Perhaps the most widely used DIPs metric is Fielding Independent Pitching (FIP), which is found at Fangraphs. Per the Fangraphs glossary:
FIP is a measurement of a pitcher’s performance that strips out the role of defense, luck, and sequencing, making it a more stable indicator of how a pitcher actually performed over a given period of time than a runs allowed based statistic that would be highly dependent on the quality of defense played behind him, for example. Certain pitchers have shown an ability to consistently post lower ERAs than their FIP suggests, but overall FIP captures most pitchers’ true performance quite well.
By "true performance," Fangraphs means those stats over which a pitcher has almost exclusive control. FIP is calculated based on the following: strikeouts, walks, hit batsmen, and innings pitched. There is also a constant (usually around 3.10), which places FIP on the ERA scale and makes it easier to use for long-time baseball fans like you and me who grew up checking the backs of baseball cards for a pitcher's ERA. Here's the formula used to calculate FIP:

(( 13 x HR ) + ( 3 x ( BB + HBP)) - ( 2 x K )) / IP + Constant

Studies have consistently shown that a pitcher's FIP better predicts his ERA than ERA does. For example, if a pitcher posted a 2.00 ERA and 4.00 FIP in 2014, he would be more likely to have an ERA of approximately 4.00 in 2015 than around 2.00. This is why I tend to use FIP to evaluate a pitcher—especially relievers.

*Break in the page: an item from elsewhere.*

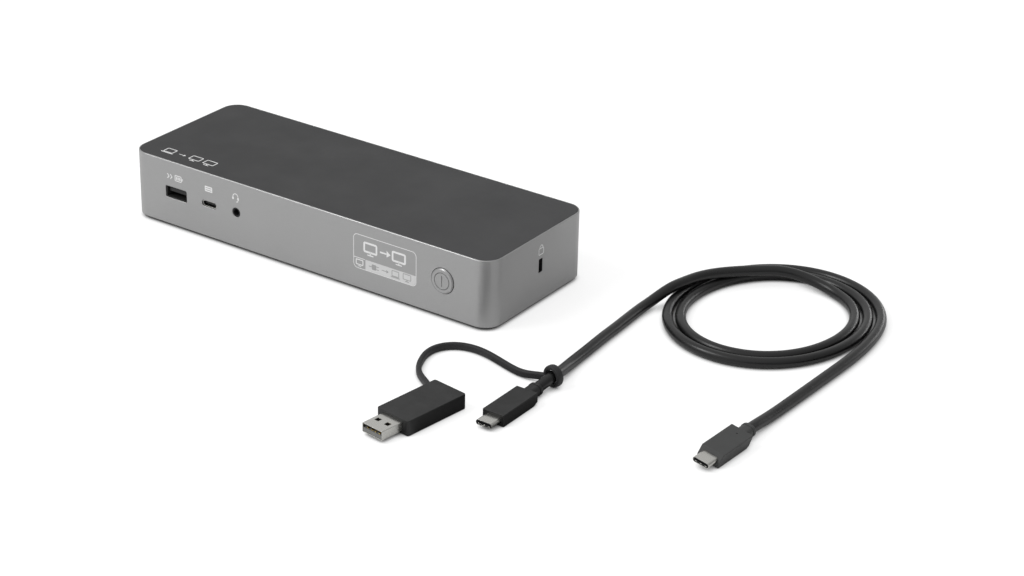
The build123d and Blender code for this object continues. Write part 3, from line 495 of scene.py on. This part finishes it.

ERA is volatile for all pitchers, but it's particularly up and down for relievers. The reason for this is simple: the number of innings pitched. Most relievers throw between 60 and 90 innings in a season. Most starters throw between 150 and 200. So a reliever's full season is the innings-pitched equivalent to a fraction of a starter's full season. This means that a bad outing or series of outings can have a greater impact on a reliever's ERA than a starter's in a given season because he has fewer innings in which his ERA can even out.


That brings us to Belisle, who has been excellent by FIP in recent years while his ERA has gone up, up, and up. Here are his stats over the last five seasons while pitching in Colorado:

Year

G

GS

IP

LOB%

K%

BB%

ERA

ERA-

FIP

FIP-

xFIP

2010

76

0

92.0

73.8

24.9

4.4

2.93

64

2.68

59

2.78

2011

74

0

72.0

70.5

19.3

4.7

3.25

74

3.07

69

3.25

2012

80

0

80.0

72.4

19.8

5.2

3.71

80

2.97

65

3.33

2013

72

0

73.0

65.4

20.6

5.0

4.32

99

3.03

69

2.99

2014

66

1

64.2

67.8

15.3

6.7

4.87

114

3.74

87

3.92

Total

368

1

381.2

70.1

20.2

5.1

3.75

84

3.06

69

3.22


To look at Belisle's ERA is to see an alarming trend: From 2.93 in 2010, to 3.25 in 2011, to 3.71 in 2012, to 4.32 in 2013, to a unsightly 4.87 last year. That's an ERA moving in the wrong direction. Being humans, our natural tendency is to want to fill in the next blank in continuance of that trend.

But we can't forget that Belisle played his home games in the thin air of the Rocky Mountains, well above sea level at Coors Field. It's a hitter's haven. That's where the so-called minus stats come in. ERA- and FIP- take a player's stat (ERA or FIP), adjust it for his home park, and then scale it so that 100 is league average. Every point below 100 is a percentage point better than average; every point above is a percentage worse than average.

By ERA-, which is park-adjusted to account for the Coors effect, Belisle was well worse than average. On the other hand, by FIP-, he was about as much better than average as his ERA- was worse. That's been a trend. Belisle's fielding-independent pitching has been better than his ERA.

By FIP, Belisle is one of the 42 best relievers who threw 100 or more innings over the last five seasons; using FIP-, he's one of the top 20 bullpenners in MLB. If we up the innings-pitched threshold to 200, Belisle is one of the 23 best relievers in MLB and his FIP- places him 12th. Among relievers who tossed 300 or more innings between 2010 and 2014, Belisle's 3.06 FIP ranks fourth and his 69 FIP- third.

The Cardinals have signed an innings-eating reliever who has been one of the game's best in the area of defense-indepdent metrics—the combination of strikeouts, walks, hit batsmen, and homers allowed. Moving to St. Louis will take Belisle out of Colorado's thin mountain air and put him on the mound with one of the league's better defenses behind him. This ought to cause his ERA to bend downward, toward his FIP. The Cardinals have bet $3.5 million this will be the case in 2015. At one year in length, not only is that a team-friendly deal, the signing might very well wind up one of the steals of the 2014-15 offseason. General manager John Mozeliak and his lieutenants did well to sign Belisle to the contract they did.